Abstract

Partially Observable Markov Decision Process (POMDP) is a fundamental model for probabilistic planning in stochastic domains. More recently, constrained POMDP and chance-constrained POMDP extend the model allowing constraints to be specified on some aspects of the policy in addition to the objective function. Despite their expressive power, these models assume all actions take a fixed duration, which poses a limitation in modeling real-world planning problems. In this work, we propose a unified model for durative POMDP and its constrained extensions. First, we convert these extensions into an Integer Linear Programming (ILP) formulation, which can be solved using existing solvers in the ILP literature.
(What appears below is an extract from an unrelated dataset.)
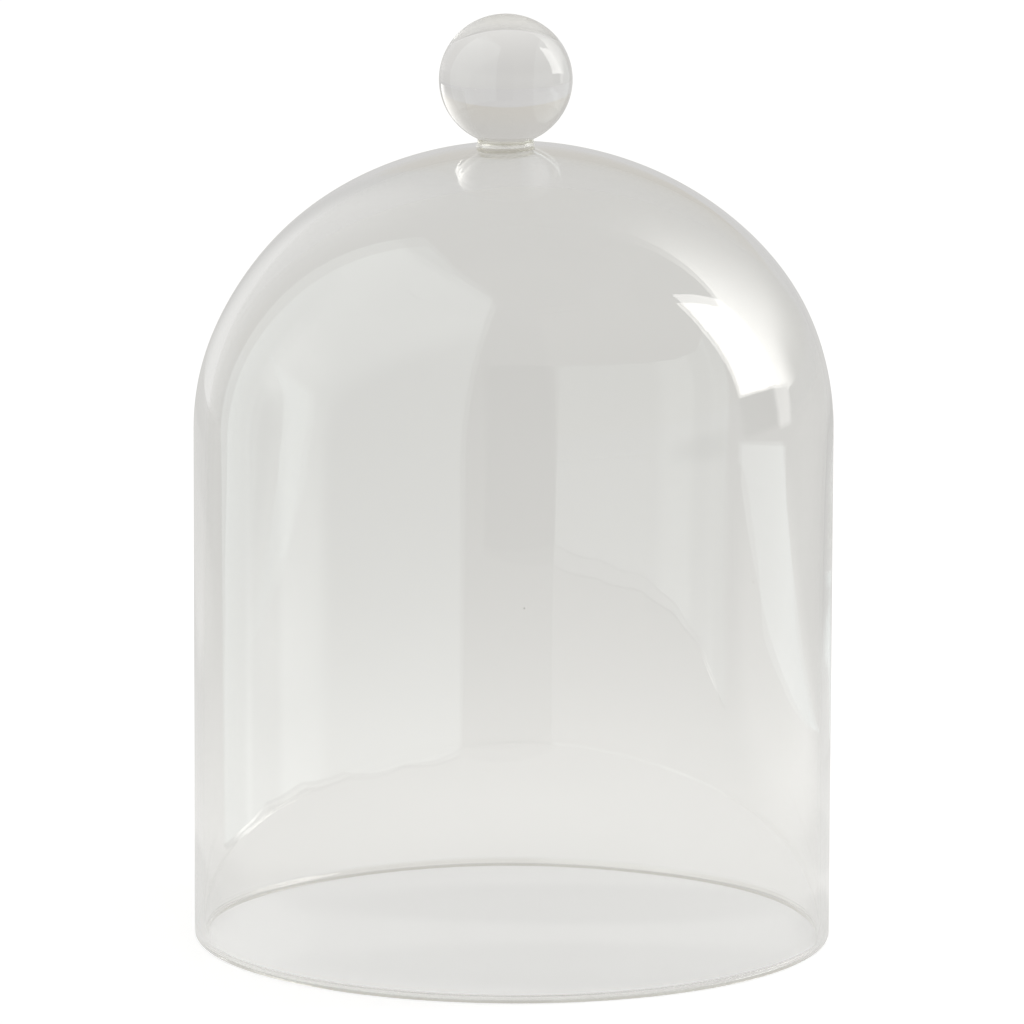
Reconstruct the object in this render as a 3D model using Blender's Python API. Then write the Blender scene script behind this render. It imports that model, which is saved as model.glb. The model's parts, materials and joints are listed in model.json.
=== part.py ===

Second, a heuristic search approach is provided that can efficiently prune the search space, guided by solving successive partial ILP programs. Third, we give a theoretical analysis of the problem: unlike short-horizon POMDPs, with policies of a constant depth, which can be solved in polynomial time, the constrained extensions are NP-Hard even with a planning horizon of two and non-negative rewards. To alleviate that, we propose a Fully Polynomial Time Approximation Scheme (FPTAS) that computes (near) optimal deterministic policies in polynomial time. The FPTAS is among the best achievable in theory in terms of approximation ratio. Finally, evaluation results show that our approach is empirically superior to the state-of-the-art fixed-horizon chance-constrained POMDP solver.

Majid Khonji (2023). “Approximability and Efficient Algorithms for Constrained Fixed-Horizon POMDPs with Durative Actions.” The Journal of Artificial Intelligence (AIJ).